The Austrian has been careful with his public comments, praising both drivers while offering no hints about longer-term team hierarchy. Internally, sources suggest the pressure is mounting on Russell to prove he deserves continued preferential treatment. If Antonelli continues to close the gap—and the evidence from Japan suggests he is doing exactly that—the conversation inside the Mercedes factory will shift from "when will Kimi be ready" to "how long can George hold him off."
Experience Against Raw Speed
The tactical dimension of their rivalry adds another layer of complexity. Russell has developed an acute understanding of when to push, when to conserve, and when to execute precise overtakes that maximise his finishing position. His battle with Lando Norris at the Saudi Arabian Grand Prix last year remains a textbook example of racecraft under pressure. Antonelli is still learning these lessons, sometimes pushing too hard when the car cannot reward aggression, sometimes backing off when a bold move might have yielded points.
At the Chinese Grand Prix, the divergence was stark. Russell executed a perfect one-stop strategy, managing tyre wear through the mid-race phase before delivering a fastest lap in the final stint that secured seventh place. Antonelli, starting alongside him, attempted an aggressive two-stop approach that never quite came together. He finished eleventh, outside the points, frustrated by a strategy that his race engineer admitted afterward had been too complicated for his current experience level.
What Comes Next
The upcoming European season will determine whether this contrast narrows or deepens. Russell has historically been at his strongest in the middle of the year, when his data library is deepest and his confidence highest. Antonelli will face circuits he has never raced before—Monaco, Silverstone, Spa—where raw speed alone will not be enough to match his teammate.
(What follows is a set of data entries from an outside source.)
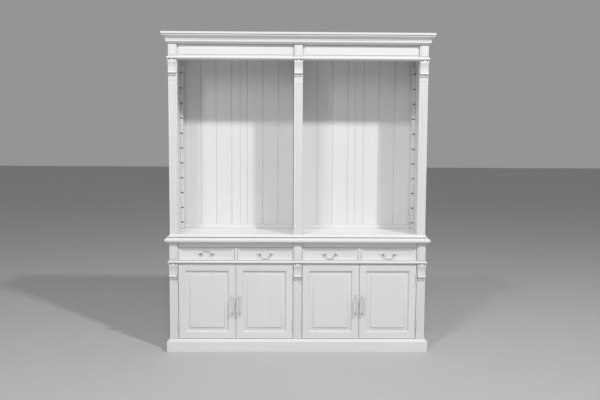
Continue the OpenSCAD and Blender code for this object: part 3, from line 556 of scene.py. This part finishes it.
# The studio: a pale floor without an edge in view, a tall soft light on the left, three soft
# lights high in front, a pale surround, and a camera at standing height before the cabinet.
floor_mesh = bmesh.new()
bmesh.ops.create_grid(floor_mesh, x_segments=1, y_segments=1, size=60)
floor_data = bpy.data.meshes.new("studio_floor")
floor_mesh.to_mesh(floor_data)
floor_mesh.free()
studio_floor = bpy.data.objects.new("studio_floor", floor_data)
bpy.context.scene.collection.objects.link(studio_floor)
pale = Finish("studio_floor_paint", 0.7, 0.2)
pale.feed(pale.shader, {
    "Base Color": pale.mix(pale.noise((1.2, 1.2, 1.2)),
                           (0.50, 0.50, 0.50, 1), (0.53, 0.53, 0.53, 1)),
})
floor_data.materials.append(pale.material)

world = bpy.data.worlds.new("studio")
world.use_nodes = True
world.node_tree.nodes["Background"].inputs["Color"].default_value = (1.0, 1.0, 1.0, 1)
world.node_tree.nodes["Background"].inputs["Strength"].default_value = 0.30
bpy.context.scene.world = world

lit_middle = Vector((0, 0, 1.2))
for place, wide, tall, power in (
    ((-2.26, -4.26, 3.35), 0.6, 1.8, 36),
    ((-1.71, -4.36, 6.5), 0.4, 0.4, 82),
    ((0.0, -4.36, 6.5), 0.4, 0.4, 68),
    ((3.29, -4.36, 6.5), 0.4, 0.4, 270),
):
    box_light = bpy.data.lights.new("soft_box", "AREA")
    box_light.shape = "RECTANGLE"
    box_light.size = wide
    box_light.size_y = tall
    box_light.energy = power
    lamp = bpy.data.objects.new("soft_box", box_light)
    lamp.location = place
    lamp.rotation_mode = "QUATERNION"
    lamp.rotation_quaternion = (lit_middle - lamp.location).to_track_quat("-Z", "Y")
    bpy.context.scene.collection.objects.link(lamp)
bpy.context.scene.view_settings.view_transform = "Standard"

eye = Vector((-0.0454, -4.5212, 1.3845))
pitch, yaw, roll = radians(4.22), radians(0.78), radians(0.276)
ahead = Vector((sin(yaw) * cos(pitch), cos(yaw) * cos(pitch), -sin(pitch)))
level = Vector((cos(yaw), -sin(yaw), 0))
upward = level.cross(ahead)
right = level * cos(roll) + upward * sin(roll)
upward = upward * cos(roll) - level * sin(roll)
lens = bpy.data.cameras.new("view")
lens.sensor_width = 36
lens.lens = 37.8
camera = bpy.data.objects.new("view", lens)
camera.matrix_world = Matrix((
    (right.x, upward.x, -ahead.x, eye.x),
    (right.y, upward.y, -ahead.y, eye.y),
    (right.z, upward.z, -ahead.z, eye.z),
    (0, 0, 0, 1),
))
bpy.context.scene.collection.objects.link(camera)
bpy.context.scene.camera = camera
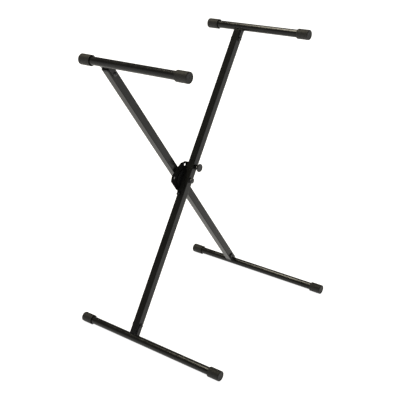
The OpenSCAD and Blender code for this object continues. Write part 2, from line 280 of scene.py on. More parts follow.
def add_wire(mesh, path, radii, closed=False):
    """A round wire along a path that runs round the Y axis, with a radius at each point."""
    rings = []
    count = len(path)
    turns = [2 * math.pi * k / WIRE_STEPS for k in range(WIRE_STEPS)]
    for i, here in enumerate(path):
        before = path[i - 1] if closed or i else path[0]
        after = path[(i + 1) % count] if closed or i < count - 1 else path[-1]
        along = (after - before).normalized()
        out = Vector((here.x, 0, here.z))
        out = (out - out.dot(along) * along).normalized()
        side = along.cross(out)
        rings.append([here + radii[i] * (math.cos(a) * out + math.sin(a) * side) for a in turns])
    add_skin(mesh, rings, closed)


# ---- materials ----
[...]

Mercedes have built their development plan around two parallel paths. Russell's feedback will inform the short-term upgrades, designed to close the gap to Red Bull and McLaren this season. Antonelli's long-term potential will shape the philosophy behind the 2026 car, when the new regulations arrive and the competitive order could be upended entirely. Both drivers matter. The challenge is making them matter equally while keeping the garage united.
Watch the next race in Miami. If Antonelli qualifies ahead of Russell again, the conversation inside Mercedes will intensify. The contrast between these two drivers is not just a story about individual performance—it is a story about the future of one of Formula 1's most storied teams.